El tarareo raphaeliano
El desembarco de Alex de la Iglesia arrasa con cualquier otra actividad del festival
Uno se imagina a Alex de la Iglesia en casa en la ducha tarareando Mi gran noche –al menos en ese sitio a Woody Allen se le ocurren las ideas- y pensando: “Y si Raphael…”.
Bastantes meses más tarde, Alex de la Iglesia llega a la puerta del hotel María Cristina y se abraza a José Luis Rebordinos, director del festival. El exceso aterriza en Donostia. Detrás llega toda la troupe de Mi gran noche, película que desembarca en el certamen con doce talents –anglicismo que usan los agentes de prensa y relaciones públicas para denominar lo que en otros momentos llaman bichos- para promocionar su estreno. En realidad, solo Raphael y el director hacen entrevistas (45 tienen prefijadas, y solapadamente se incluyen alguna más), mientras que el resto del equipo artístico atiende a medios locales: los nacionales quedan para esta semana próxima que arranca el estreno. Pudiera parecer divertido, pero solo quienes han crecido en familias numerosas o sean profesores entenderán la dificultad de mover este grupo con cierta disciplina. Ir a un restaurante parece una odisea –porque claro, todo se hace un grupo como amiguitos-, la puntualidad murió tiroteada en el vestíbulo del hotel, la rueda de prensa empieza 20 minutos tarde porque cuesta encochar (otra palabra que define la acción de trasladar a actores en coche a veces ni a 100 metros de distancia) al grupo…
Y además, es que son Raphael y Mario Casas. En cuanto uno se da la vuelta –movimiento en el que el cantante ya imparte masters-, decenas de fans gritan. No gritan, GRITAN. La marabunta ruge. Y si se asoman ambos a la vez, tres generaciones de donostiarras –abuelas, madres e hijas- se sienten aludidas. Hay para todas.

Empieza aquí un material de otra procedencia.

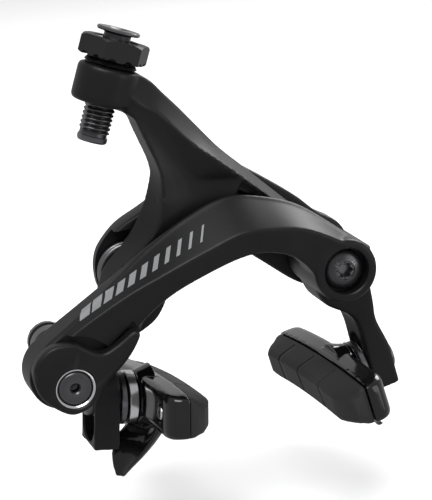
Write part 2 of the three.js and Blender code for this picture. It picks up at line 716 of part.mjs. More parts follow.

Raphael, reconocido por la modernidad del siglo XXI como un moderno Liberace, dice: “Si no tienes sentido del humor, cómpratelo”. De la Iglesia lo muestra vestido de Darth Vader, en el caos de la grabación de un especial de Nochevieja de una cadena de televisión: “Me permito juntar a unos personajes en una situación límite, algo que disfruto. Podrían ser un grupo de rebeldes en la Estrella de la Muerte”.
Los rebeldes se sientan en esa rueda de prensa alrededor del dios Raphael. Cuando el cantante anuncia que hará de nuevo el programa de Nochebuena –“solo en una ocasión colaboré en uno de Nochevieja y no había público, lo mío es la otra fiesta”- y cantará duetos “no con cantantes”, sino con los actores que quieran, a algunos les chisporrotea la mirada, pero solo Terele Pávez verbaliza el deseo.
En la distancia corta, cuando le toca hacer promoción, el desaforado De la Iglesia muta en el Messi de las palabras. Regatea, adorna, templa. Y hace que estallen las carcajadas: “Raphael quiere seguir haciendo cine, y hemos pensando en una película de terror, con él como serial killer, que se titularía Cincuenta sombras de Raphael”. En el vasco todo es maravillosamente excesivo. “No hay otro tipo de comedia que la comedia grotesca”, dice, y en realidad nadie imagina una película de De la Iglesia con solo dos personajes, un rodaje suyo plácido o al cineasta en una comida ascética. En la locura, el descontrol, las masas y la fiesta, en los banquetes, en los sentimientos explosivos y en las bacanales cinematográficas, mientras suenan las canciones del otro gran excesivo, Raphael, solo cabe agarrarse a De la Iglesia. Puede que no te lleve a buen puerto, pero que no te quiten el viaje.